[Stated problem]
Below is a block of data; give all of it again word for word.

● ● ●

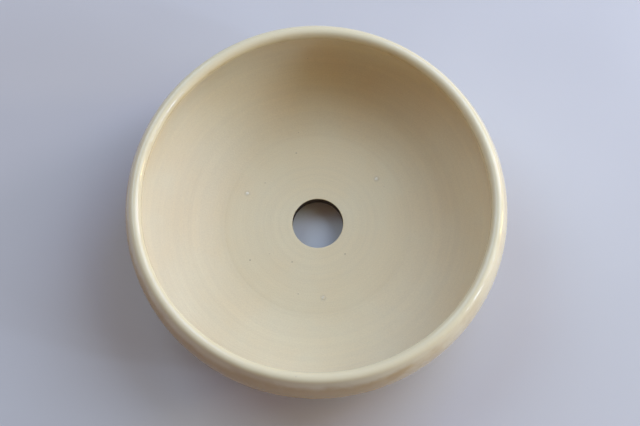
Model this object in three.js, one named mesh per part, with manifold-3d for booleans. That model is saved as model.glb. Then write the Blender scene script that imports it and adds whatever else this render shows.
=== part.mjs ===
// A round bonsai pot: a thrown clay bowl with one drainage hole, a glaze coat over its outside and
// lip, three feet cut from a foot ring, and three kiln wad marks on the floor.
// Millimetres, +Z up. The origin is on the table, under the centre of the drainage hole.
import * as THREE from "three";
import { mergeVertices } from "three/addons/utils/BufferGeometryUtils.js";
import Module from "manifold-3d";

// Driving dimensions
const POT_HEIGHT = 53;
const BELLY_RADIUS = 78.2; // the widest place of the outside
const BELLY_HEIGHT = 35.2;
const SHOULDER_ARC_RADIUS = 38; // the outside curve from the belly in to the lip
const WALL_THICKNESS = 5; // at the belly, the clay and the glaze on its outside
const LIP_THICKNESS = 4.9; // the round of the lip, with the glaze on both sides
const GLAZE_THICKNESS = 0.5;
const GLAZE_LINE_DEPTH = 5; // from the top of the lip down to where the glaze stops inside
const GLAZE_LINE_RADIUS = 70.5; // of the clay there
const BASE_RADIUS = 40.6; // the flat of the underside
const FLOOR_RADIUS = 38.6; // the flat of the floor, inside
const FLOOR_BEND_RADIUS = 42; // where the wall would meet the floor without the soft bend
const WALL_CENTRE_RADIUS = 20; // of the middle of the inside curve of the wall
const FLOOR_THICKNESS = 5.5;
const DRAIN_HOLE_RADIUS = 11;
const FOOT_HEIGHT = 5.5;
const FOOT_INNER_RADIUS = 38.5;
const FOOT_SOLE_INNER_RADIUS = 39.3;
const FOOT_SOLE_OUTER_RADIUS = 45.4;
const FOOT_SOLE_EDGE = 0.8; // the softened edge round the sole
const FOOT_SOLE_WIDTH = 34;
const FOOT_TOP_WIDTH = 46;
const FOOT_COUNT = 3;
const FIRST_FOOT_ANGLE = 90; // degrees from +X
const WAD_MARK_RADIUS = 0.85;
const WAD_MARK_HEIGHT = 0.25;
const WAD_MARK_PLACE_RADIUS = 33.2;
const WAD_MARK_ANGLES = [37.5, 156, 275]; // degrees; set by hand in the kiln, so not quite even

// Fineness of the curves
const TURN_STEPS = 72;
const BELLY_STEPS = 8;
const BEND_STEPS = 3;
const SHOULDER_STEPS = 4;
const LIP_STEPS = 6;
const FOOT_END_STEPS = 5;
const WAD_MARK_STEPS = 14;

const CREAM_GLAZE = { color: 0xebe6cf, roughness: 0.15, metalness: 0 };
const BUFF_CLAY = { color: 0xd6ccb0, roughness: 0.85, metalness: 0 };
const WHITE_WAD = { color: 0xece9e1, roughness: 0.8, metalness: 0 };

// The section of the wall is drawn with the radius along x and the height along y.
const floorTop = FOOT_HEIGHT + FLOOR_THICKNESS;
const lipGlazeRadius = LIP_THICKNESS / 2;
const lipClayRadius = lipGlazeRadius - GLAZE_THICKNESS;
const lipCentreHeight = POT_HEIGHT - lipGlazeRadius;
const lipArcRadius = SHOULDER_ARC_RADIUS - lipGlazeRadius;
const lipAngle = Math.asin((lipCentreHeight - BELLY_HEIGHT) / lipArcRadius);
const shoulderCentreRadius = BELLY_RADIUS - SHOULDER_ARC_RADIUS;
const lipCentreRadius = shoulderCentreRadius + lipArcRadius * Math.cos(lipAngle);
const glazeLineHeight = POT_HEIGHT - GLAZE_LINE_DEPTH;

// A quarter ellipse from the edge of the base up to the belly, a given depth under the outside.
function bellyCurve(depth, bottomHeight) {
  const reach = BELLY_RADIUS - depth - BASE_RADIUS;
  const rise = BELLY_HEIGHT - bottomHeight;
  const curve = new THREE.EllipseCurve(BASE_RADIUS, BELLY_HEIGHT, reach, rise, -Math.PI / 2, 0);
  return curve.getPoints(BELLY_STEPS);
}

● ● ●

[Solution to this problem]
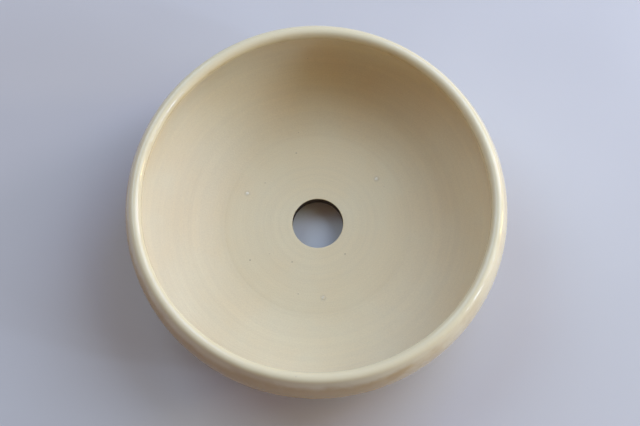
Model this object in three.js, one named mesh per part, with manifold-3d for booleans. That model is saved as model.glb. Then write the Blender scene script that imports it and adds whatever else this render shows.
=== part.mjs ===
// A round bonsai pot: a thrown clay bowl with one drainage hole, a glaze coat over its outside and
// lip, three feet cut from a foot ring, and three kiln wad marks on the floor.
// Millimetres, +Z up. The origin is on the table, under the centre of the drainage hole.
import * as THREE from "three";
import { mergeVertices } from "three/addons/utils/BufferGeometryUtils.js";
import Module from "manifold-3d";

// Driving dimensions
const POT_HEIGHT = 53;
const BELLY_RADIUS = 78.2; // the widest place of the outside
const BELLY_HEIGHT = 35.2;
const SHOULDER_ARC_RADIUS = 38; // the outside curve from the belly in to the lip
const WALL_THICKNESS = 5; // at the belly, the clay and the glaze on its outside
const LIP_THICKNESS = 4.9; // the round of the lip, with the glaze on both sides
const GLAZE_THICKNESS = 0.5;
const GLAZE_LINE_DEPTH = 5; // from the top of the lip down to where the glaze stops inside
const GLAZE_LINE_RADIUS = 70.5; // of the clay there
const BASE_RADIUS = 40.6; // the flat of the underside
const FLOOR_RADIUS = 38.6; // the flat of the floor, inside
const FLOOR_BEND_RADIUS = 42; // where the wall would meet the floor without the soft bend
const WALL_CENTRE_RADIUS = 20; // of the middle of the inside curve of the wall
const FLOOR_THICKNESS = 5.5;
const DRAIN_HOLE_RADIUS = 11;
const FOOT_HEIGHT = 5.5;
const FOOT_INNER_RADIUS = 38.5;
const FOOT_SOLE_INNER_RADIUS = 39.3;
const FOOT_SOLE_OUTER_RADIUS = 45.4;
const FOOT_SOLE_EDGE = 0.8; // the softened edge round the sole
const FOOT_SOLE_WIDTH = 34;
const FOOT_TOP_WIDTH = 46;
const FOOT_COUNT = 3;
const FIRST_FOOT_ANGLE = 90; // degrees from +X
const WAD_MARK_RADIUS = 0.85;
const WAD_MARK_HEIGHT = 0.25;
const WAD_MARK_PLACE_RADIUS = 33.2;
const WAD_MARK_ANGLES = [37.5, 156, 275]; // degrees; set by hand in the kiln, so not quite even

// Fineness of the curves
const TURN_STEPS = 72;
const BELLY_STEPS = 8;
const BEND_STEPS = 3;
const SHOULDER_STEPS = 4;
const LIP_STEPS = 6;
const FOOT_END_STEPS = 5;
const WAD_MARK_STEPS = 14;

const CREAM_GLAZE = { color: 0xebe6cf, roughness: 0.15, metalness: 0 };
const BUFF_CLAY = { color: 0xd6ccb0, roughness: 0.85, metalness: 0 };
const WHITE_WAD = { color: 0xece9e1, roughness: 0.8, metalness: 0 };

// The section of the wall is drawn with the radius along x and the height along y.
const floorTop = FOOT_HEIGHT + FLOOR_THICKNESS;
const lipGlazeRadius = LIP_THICKNESS / 2;
const lipClayRadius = lipGlazeRadius - GLAZE_THICKNESS;
const lipCentreHeight = POT_HEIGHT - lipGlazeRadius;
const lipArcRadius = SHOULDER_ARC_RADIUS - lipGlazeRadius;
const lipAngle = Math.asin((lipCentreHeight - BELLY_HEIGHT) / lipArcRadius);
const shoulderCentreRadius = BELLY_RADIUS - SHOULDER_ARC_RADIUS;
const lipCentreRadius = shoulderCentreRadius + lipArcRadius * Math.cos(lipAngle);
const glazeLineHeight = POT_HEIGHT - GLAZE_LINE_DEPTH;

// A quarter ellipse from the edge of the base up to the belly, a given depth under the outside.
function bellyCurve(depth, bottomHeight) {
  const reach = BELLY_RADIUS - depth - BASE_RADIUS;
  const rise = BELLY_HEIGHT - bottomHeight;
  const curve = new THREE.EllipseCurve(BASE_RADIUS, BELLY_HEIGHT, reach, rise, -Math.PI / 2, 0);
  return curve.getPoints(BELLY_STEPS);
}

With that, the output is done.